Frequently Asked Questions (FAQs)
Do I need to memorize the complex amortization formula for the ACT exam?
Generally, no. The ACT real estate licensing exam focuses more on basic property mathematics (like calculating commissions, LVR, and simple interest) and the concepts of amortization. However, understanding how the formula works conceptually is essential for passing the finance modules.
How does the ACT Land Rent Scheme affect a buyer's mortgage?
Under the Land Rent Scheme, the buyer only finances the construction or purchase of the dwelling, not the land itself. This dramatically reduces the principal loan amount required from the bank, resulting in a lower amortized monthly mortgage payment (though the buyer must also pay a separate ongoing land rent fee to the ACT Government).
Can an ACT real estate agent calculate exact monthly payments for a buyer?
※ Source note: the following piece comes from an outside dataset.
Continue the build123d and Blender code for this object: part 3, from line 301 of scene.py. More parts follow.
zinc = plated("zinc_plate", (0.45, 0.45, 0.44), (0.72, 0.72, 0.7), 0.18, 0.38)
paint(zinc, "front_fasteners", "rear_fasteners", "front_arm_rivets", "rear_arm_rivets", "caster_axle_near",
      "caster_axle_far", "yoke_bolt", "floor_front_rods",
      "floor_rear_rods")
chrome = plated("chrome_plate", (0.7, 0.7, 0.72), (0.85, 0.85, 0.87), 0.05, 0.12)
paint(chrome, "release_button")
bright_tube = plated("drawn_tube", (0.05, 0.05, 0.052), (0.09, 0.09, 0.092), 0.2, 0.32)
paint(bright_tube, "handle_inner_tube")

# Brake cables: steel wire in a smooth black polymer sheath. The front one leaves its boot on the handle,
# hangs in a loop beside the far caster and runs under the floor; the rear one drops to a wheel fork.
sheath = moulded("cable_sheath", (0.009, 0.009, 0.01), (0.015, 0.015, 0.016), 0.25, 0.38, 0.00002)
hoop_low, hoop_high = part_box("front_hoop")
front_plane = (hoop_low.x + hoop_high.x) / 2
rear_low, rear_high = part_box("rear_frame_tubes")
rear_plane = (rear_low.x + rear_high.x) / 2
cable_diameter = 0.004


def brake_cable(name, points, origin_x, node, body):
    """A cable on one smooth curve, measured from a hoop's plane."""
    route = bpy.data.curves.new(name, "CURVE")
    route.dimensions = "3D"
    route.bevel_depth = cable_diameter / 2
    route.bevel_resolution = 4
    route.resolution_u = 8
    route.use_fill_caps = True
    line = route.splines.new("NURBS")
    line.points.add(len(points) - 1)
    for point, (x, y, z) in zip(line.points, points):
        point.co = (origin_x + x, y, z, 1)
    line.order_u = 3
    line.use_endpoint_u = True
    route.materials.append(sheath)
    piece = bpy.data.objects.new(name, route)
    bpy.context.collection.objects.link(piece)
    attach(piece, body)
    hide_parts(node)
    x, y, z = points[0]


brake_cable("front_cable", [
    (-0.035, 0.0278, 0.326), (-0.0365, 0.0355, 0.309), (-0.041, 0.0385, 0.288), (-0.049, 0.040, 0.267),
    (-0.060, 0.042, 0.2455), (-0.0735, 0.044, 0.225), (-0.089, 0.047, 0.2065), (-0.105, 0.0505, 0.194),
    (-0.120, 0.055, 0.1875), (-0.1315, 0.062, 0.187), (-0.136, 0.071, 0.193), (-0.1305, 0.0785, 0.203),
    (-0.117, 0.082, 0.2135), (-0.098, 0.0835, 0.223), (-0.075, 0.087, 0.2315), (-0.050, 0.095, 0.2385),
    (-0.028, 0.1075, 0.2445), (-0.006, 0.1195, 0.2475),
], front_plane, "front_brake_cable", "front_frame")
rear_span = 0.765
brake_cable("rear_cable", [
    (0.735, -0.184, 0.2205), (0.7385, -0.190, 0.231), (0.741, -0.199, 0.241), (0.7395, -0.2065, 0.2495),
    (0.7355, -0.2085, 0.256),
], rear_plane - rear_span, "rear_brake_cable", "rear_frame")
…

No. Under the federal National Consumer Credit Protection Act 2009, calculating specific loan affordability or recommending loan products constitutes credit assistance. Agents must refer buyers to a licensed mortgage broker or financial institution to avoid severe penalties.
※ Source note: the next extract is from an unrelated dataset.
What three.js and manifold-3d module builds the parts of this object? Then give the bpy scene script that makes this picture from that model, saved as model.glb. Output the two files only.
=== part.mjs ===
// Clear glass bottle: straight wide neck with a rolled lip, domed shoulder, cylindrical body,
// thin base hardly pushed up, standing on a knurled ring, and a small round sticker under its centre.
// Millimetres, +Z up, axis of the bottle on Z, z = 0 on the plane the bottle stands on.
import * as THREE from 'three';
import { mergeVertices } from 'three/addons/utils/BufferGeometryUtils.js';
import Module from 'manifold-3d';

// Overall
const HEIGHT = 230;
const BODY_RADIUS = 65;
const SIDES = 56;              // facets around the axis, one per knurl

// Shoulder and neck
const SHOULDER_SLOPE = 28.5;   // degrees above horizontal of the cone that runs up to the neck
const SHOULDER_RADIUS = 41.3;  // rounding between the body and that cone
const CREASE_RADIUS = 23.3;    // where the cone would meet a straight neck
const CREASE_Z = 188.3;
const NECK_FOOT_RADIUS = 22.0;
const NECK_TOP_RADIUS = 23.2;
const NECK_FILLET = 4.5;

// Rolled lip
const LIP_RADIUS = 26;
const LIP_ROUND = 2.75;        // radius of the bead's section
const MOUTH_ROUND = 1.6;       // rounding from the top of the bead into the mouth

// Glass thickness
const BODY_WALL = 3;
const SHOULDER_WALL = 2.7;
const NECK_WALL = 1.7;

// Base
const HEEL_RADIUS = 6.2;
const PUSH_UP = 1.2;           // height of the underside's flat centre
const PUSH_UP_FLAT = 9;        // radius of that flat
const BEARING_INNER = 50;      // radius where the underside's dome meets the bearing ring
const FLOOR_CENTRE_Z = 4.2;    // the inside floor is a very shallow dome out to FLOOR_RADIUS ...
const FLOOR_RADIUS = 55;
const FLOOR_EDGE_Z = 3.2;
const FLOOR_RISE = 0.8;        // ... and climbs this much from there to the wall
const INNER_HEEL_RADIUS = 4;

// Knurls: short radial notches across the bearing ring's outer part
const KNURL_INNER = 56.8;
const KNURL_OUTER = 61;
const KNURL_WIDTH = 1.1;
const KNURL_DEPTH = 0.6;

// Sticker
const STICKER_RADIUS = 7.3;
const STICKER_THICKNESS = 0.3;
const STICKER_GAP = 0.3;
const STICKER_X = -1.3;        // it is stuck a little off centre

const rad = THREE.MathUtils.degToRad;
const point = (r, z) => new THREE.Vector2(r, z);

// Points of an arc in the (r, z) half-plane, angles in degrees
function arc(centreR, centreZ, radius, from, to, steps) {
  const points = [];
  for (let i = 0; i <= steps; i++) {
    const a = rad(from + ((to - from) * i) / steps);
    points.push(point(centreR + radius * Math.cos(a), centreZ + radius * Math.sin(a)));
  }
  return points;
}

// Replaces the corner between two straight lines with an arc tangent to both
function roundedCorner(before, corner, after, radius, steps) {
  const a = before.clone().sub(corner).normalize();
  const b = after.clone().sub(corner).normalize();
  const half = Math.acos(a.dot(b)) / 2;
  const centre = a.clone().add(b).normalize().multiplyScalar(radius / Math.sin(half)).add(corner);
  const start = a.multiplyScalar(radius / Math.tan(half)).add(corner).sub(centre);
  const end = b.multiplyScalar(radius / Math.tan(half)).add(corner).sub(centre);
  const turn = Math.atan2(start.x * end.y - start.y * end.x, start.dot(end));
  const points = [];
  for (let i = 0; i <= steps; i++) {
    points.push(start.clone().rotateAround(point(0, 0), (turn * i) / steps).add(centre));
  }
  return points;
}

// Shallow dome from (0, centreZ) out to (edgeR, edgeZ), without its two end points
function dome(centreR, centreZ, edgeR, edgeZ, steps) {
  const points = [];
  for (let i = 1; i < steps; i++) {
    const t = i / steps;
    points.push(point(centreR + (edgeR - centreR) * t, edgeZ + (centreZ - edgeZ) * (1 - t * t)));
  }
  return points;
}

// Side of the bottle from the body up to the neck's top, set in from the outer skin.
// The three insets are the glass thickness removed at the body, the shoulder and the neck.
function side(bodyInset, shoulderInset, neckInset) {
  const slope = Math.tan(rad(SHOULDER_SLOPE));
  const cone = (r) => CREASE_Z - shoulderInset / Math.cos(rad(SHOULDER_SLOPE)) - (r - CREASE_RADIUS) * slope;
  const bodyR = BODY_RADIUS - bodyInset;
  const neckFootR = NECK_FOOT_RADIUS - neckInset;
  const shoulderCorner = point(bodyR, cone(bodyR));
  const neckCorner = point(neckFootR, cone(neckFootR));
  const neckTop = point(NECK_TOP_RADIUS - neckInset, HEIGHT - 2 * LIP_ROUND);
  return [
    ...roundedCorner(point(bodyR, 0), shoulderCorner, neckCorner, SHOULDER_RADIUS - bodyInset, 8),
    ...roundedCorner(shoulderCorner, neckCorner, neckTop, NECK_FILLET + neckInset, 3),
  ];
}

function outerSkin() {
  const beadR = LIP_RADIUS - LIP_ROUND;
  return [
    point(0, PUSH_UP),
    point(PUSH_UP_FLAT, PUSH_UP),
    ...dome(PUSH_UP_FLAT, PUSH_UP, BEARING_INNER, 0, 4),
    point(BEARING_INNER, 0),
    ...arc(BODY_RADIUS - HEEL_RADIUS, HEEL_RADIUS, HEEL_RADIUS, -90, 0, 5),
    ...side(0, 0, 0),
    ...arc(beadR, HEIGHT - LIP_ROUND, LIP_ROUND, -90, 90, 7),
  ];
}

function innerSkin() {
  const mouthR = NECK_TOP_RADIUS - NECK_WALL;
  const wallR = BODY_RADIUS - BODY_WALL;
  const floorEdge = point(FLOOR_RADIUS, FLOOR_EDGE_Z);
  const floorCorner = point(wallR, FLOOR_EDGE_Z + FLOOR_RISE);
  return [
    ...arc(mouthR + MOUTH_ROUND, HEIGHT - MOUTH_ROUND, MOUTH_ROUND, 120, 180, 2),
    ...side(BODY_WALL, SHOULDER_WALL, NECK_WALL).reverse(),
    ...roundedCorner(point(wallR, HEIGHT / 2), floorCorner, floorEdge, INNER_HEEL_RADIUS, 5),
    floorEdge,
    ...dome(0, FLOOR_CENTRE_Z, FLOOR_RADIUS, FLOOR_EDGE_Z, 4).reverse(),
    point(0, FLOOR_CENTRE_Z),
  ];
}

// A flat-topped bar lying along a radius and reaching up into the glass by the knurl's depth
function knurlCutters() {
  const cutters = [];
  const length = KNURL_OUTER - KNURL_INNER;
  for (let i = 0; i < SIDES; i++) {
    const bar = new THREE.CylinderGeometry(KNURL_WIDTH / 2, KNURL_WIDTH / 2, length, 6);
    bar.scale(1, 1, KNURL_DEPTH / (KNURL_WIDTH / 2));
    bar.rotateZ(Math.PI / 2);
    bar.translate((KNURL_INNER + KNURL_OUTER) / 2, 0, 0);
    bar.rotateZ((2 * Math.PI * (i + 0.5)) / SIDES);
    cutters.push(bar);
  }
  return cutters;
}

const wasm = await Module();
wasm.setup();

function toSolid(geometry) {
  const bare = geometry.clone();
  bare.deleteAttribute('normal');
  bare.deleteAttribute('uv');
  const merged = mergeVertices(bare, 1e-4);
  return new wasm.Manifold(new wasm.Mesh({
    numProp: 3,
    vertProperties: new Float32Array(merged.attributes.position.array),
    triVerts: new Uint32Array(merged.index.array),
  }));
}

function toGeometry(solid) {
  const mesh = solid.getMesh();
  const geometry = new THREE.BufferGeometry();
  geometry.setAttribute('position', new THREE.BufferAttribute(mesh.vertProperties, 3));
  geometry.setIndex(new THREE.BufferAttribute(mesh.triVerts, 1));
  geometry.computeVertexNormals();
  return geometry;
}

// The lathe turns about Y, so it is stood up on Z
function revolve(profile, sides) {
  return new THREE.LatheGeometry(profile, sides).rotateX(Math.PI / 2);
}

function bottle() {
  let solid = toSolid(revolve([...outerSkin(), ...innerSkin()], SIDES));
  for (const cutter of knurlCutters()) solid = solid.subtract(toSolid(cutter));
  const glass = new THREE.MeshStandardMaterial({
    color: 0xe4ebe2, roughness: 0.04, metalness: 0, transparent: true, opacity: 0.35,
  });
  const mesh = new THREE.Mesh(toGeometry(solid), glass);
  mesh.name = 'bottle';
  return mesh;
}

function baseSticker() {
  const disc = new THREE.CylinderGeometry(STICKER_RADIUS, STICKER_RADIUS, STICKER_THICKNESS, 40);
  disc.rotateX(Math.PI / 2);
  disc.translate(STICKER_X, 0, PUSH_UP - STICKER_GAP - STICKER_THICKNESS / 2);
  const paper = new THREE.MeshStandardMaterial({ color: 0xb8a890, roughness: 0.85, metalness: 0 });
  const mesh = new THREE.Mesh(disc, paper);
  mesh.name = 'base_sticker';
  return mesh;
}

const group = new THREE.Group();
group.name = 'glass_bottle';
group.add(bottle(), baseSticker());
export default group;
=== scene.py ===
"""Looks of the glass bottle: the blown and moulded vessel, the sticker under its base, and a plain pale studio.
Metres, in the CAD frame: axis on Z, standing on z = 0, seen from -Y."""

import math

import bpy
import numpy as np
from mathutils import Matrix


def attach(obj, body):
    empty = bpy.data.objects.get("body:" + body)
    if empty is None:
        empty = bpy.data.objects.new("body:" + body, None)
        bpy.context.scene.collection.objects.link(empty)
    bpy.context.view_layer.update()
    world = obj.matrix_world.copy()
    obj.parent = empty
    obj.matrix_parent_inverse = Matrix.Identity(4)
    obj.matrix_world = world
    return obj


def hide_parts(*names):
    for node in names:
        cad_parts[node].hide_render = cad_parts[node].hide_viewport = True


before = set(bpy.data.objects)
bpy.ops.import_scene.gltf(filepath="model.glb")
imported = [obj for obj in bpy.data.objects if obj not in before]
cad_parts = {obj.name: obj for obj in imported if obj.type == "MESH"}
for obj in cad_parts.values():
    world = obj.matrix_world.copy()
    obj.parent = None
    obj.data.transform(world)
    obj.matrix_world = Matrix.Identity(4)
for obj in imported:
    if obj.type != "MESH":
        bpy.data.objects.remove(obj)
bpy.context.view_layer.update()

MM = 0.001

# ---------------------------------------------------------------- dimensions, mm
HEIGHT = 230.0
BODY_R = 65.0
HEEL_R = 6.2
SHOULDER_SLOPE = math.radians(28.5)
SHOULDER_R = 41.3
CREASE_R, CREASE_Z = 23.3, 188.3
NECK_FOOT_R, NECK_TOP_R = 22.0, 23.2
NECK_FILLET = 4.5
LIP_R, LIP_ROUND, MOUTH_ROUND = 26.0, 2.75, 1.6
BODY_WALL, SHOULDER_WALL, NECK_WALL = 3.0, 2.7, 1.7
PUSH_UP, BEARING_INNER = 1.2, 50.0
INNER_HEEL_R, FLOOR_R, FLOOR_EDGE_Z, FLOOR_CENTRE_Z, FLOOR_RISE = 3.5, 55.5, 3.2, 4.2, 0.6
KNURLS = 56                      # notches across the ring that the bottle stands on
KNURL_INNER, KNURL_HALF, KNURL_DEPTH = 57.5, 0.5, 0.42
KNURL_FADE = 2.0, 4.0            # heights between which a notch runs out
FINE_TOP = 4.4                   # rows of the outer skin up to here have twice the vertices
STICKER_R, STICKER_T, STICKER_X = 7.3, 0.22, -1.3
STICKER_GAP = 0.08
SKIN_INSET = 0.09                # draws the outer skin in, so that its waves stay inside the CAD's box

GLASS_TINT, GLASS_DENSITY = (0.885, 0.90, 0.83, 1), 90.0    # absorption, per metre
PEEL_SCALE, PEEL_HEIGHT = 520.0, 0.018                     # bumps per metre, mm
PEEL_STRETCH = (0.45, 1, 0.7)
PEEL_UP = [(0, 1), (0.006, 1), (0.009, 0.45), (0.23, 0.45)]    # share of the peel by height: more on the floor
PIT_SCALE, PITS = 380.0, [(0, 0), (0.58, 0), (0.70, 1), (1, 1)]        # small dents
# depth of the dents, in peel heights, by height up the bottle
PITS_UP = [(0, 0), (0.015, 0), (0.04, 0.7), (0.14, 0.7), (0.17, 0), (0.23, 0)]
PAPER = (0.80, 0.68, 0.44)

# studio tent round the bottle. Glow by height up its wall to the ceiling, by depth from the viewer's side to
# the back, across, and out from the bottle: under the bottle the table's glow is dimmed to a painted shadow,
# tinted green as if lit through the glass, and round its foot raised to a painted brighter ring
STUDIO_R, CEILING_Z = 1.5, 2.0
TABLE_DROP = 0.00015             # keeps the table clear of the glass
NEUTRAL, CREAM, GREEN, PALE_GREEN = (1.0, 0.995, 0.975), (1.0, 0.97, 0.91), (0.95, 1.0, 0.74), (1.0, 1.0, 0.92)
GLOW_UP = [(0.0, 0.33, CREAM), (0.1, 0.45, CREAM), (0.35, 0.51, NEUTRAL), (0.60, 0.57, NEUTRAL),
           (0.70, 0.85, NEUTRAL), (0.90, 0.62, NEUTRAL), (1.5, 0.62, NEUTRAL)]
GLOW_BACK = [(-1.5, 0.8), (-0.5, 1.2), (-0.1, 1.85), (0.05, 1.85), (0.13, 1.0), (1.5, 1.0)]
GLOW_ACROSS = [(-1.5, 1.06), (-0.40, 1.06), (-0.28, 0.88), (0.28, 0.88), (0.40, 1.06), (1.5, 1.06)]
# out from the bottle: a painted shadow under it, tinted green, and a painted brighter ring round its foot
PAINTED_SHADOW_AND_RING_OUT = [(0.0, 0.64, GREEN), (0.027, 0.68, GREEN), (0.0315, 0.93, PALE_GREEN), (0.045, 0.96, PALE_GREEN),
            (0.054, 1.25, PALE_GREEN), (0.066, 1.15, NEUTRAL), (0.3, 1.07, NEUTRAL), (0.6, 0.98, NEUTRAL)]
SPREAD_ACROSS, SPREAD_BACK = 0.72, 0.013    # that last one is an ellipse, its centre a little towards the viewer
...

What is the difference between an amortized loan and an interest-only loan?
In a fully amortized loan, the monthly payment covers all the interest due plus a portion of the principal, eventually reducing the debt to zero. In an interest-only loan, the monthly payment covers only the interest charge; the principal balance remains unchanged during the interest-only period.
How does ACT conveyancing duty impact the principal loan amount?
If a buyer cannot pay the ACT conveyancing duty (stamp duty) out of pocket, they may need to borrow additional funds to cover the cost. This increases the total principal amount of the loan, which in turn increases the amortized monthly payment and the total interest paid over the life of the loan.